Philosophy II
2009-2012
Photo installation with sound (Photo: Ultrachrome print on Hahnemuhle 265 gs.)
90 x 42 cm.
Polarization, Dualism and Relationship of Opposites
“Everything is Dual; everything has poles; everything has its pair of opposites; like and unlike are the same; opposites are identical in nature, but different in degree; extremes meet; all truths are but half-truths; all paradoxes may be reconciled.”
The Kybalion
Although it seems external to us or recent –and aware that many other factors, especially the more contemporary political speech, have exacerbated it– we could sign that, in the historical-conceptual perspective the phenomenon of polarization and polarized thinking are imprinted in the DNA of our culture. The tendency of the Western approach and, by extension, its philosophy is based precisely on the principle of polarization, on the definition of absolute categories, and this finds a dichotomous basis in the rhetoric of cognitive and linguistic dualism. But the “problem” itself does not lie in the principle of opposites, but in the way we relate to them.Where other systems of thought understood interrelationship (as a relation of inclusion) and the implicit complementarity in opposing pairs, for Western rationalism the “opposites” turned out to be hostile, mutually exclusive spheres. Thus we Westerners wallow in irreconcilable antagonism.
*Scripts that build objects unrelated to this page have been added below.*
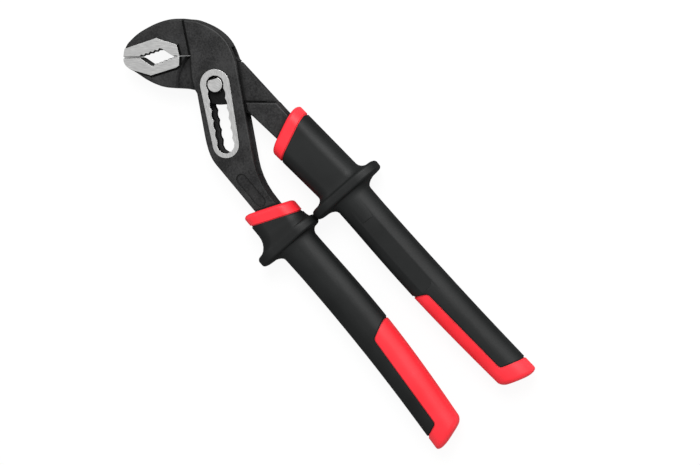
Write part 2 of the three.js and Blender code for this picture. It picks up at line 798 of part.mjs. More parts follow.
// The red core: a lining round the tang, with the collar, strip and heel that show
function gripCore(handle) {
  const form = skin(handle, handleSections(handle, 0));
  const lining = skin(handle, handleSections(handle, coverWall));
  return form.intersect(redZones(handle, 0)).add(lining)
    .subtract(tang(handle, gripGap))
    .subtract(seat(handle, gripGap));
}

// The black cover over the lining, with the guard
function gripCover(handle) {
  const form = skin(handle, handleSections(handle, 0)).add(skin(handle, guardSections(handle)));
  const lining = skin(handle, handleSections(handle, coverWall - gripGap));
  return form.subtract(redZones(handle, gripGap)).subtract(lining);
}

// The assembly, set on its base with the origin under the middle of its box
const tool = new THREE.Group();
tool.add(
  meshOf('outer_half', outerHalf(), steel),
  meshOf('inner_half', innerHalf(), steel),
  meshOf('joint_bolt', jointBolt(), bright),
  meshOf('bolt_spring_ring', springRing(), spring),
  meshOf('outer_grip_core', gripCore(handles.outer), red),
  meshOf('outer_grip_cover', gripCover(handles.outer), black),
  meshOf('inner_grip_core', gripCore(handles.inner), red),
  meshOf('inner_grip_cover', gripCover(handles.inner), black),
);
const bounds = new THREE.Box3().setFromObject(tool);
const middle = bounds.getCenter(new THREE.Vector3());
tool.position.set(-middle.x, -middle.y, -bounds.min.z);

const part = new THREE.Group();
part.add(tool);

export default part;
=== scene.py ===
import json
import math

import bpy
from mathutils import Matrix, Quaternion, Vector


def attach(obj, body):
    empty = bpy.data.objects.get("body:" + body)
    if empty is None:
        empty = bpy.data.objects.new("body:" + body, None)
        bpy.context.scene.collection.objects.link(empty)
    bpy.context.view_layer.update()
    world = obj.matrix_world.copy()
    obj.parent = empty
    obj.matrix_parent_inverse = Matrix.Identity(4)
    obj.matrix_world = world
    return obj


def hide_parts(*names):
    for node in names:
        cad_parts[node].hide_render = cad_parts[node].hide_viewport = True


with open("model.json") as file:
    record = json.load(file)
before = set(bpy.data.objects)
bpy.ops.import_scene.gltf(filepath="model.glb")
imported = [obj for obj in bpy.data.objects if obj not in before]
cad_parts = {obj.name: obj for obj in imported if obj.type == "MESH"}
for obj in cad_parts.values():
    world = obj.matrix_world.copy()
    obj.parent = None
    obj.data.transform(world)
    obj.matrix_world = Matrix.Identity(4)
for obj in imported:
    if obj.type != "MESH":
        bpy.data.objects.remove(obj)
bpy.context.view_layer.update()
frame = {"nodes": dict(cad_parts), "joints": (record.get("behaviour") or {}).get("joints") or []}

mm = 0.001
joints = {joint["name"]: joint for joint in frame["joints"]}
boltPlace = Vector(joints["handle_swing"]["pos_m"])


def place(x, y, z=0):
    return boltPlace + Vector((x, y, z)) * mm


# Small helpers for work in object and edit mode
meshWork = {"uprightSlack": 0.01, "uprightSegments": 6, "normalWeight": 80}


def report(stage):
    print("pliers:", stage)


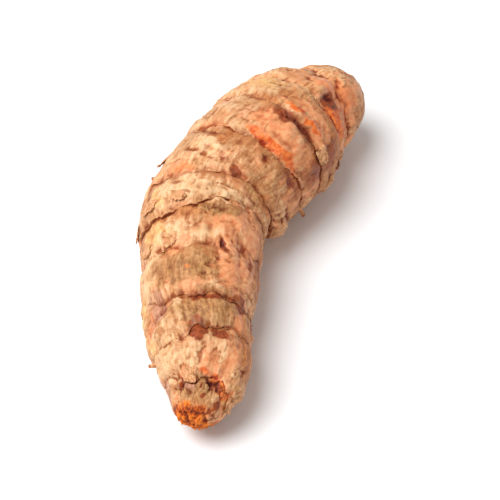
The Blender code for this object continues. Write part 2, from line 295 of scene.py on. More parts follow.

Philosophy II: Cognitive Distortions and Dichotomous Thinking
As a result of the above: a deep wound and the cult of the culture of scissions that fractures the human being in his relationship with himself, with the other and with the world. The final resolution of this important issue in the gnoseological field, remains a pending task in the history of thought in our hemisphere.
In such a tessitura, these works propose a reflection on this and other related questions.